There are times when you need to lift a big game animal off of the ground – either for getting them out of the reach of a hungry bear or for loading them into say the back of a pick-up truck. I recently harvested a bull elk that I guess weighed about 375 to 400 pounds after being field dressed. It took 4 people to get that animal into the back of a pickup truck. That was not going to work when Deb and I were on our own. Sure we could quarter the animal and accomplish the same but I wanted to save that learning situation for another hunt. Deb and I discussed the issue until we came up with an easier way of accomplishing that lifting or loading task for her elk.
We used a simple group of pulleys. With the assistance of a rope the pulley makes moving objects upward easier. When using one pulley in place on the load you reduce the pull weight by 50% since your pull and the object are moving in the same direction - a 100 pound object takes 50 pounds of pull to lift. The mechanical advantage is simply the number of ropes pulling on the load. We had expected at least another 400 pound bull elk so one pulley wasn’t going to do it.

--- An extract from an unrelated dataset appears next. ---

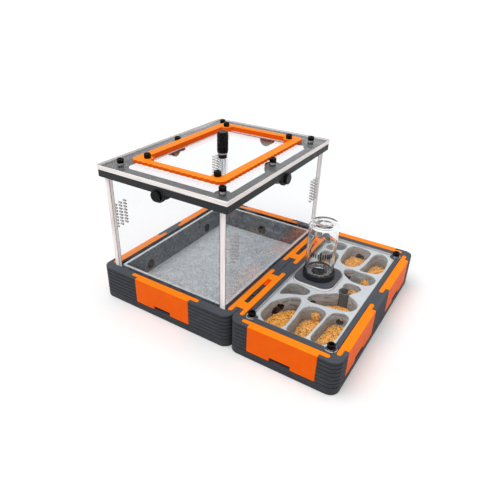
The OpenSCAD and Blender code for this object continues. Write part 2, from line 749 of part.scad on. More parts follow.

We needed a 3:1 pulley system. A 3:1 pulley system is simply one long rope attached to the load (the elk – around the shoulders in our case), with the other end of the rope going through a pulley attached to the back of the truck bed, and that same rope end going through a 2nd pulley attached to the same point on the load. There needs to be enough rope length left to adequately pull from within the truck bed. Three ropes make a pull of 133 pounds. The pulleys are secured using a Prusik Hitch knot. I'll not detail how to tie this knot within this tip as it is not mandatory to use it. We also used carabiners as extra weight load safety but this is not mandatory as well.
It took us approximately 2 minutes to load that bull elk. One person was outside of the truck doing some lifting and guiding of the animal. We used a tie-off within the truck bed to hold the tension on the line. The two pulleys with connected hooks rated at 1200 lbs each cost a total of $25.00. The 50 ft. of ½ rope with a rating of 800 lbs was $20.00.
The other solution is to just buy a block and tackle as one unit. We found several rated for 2 tons with a cost from $25 to $40. Or you could just set up a winch in the back of the truck. That may cost a lot more!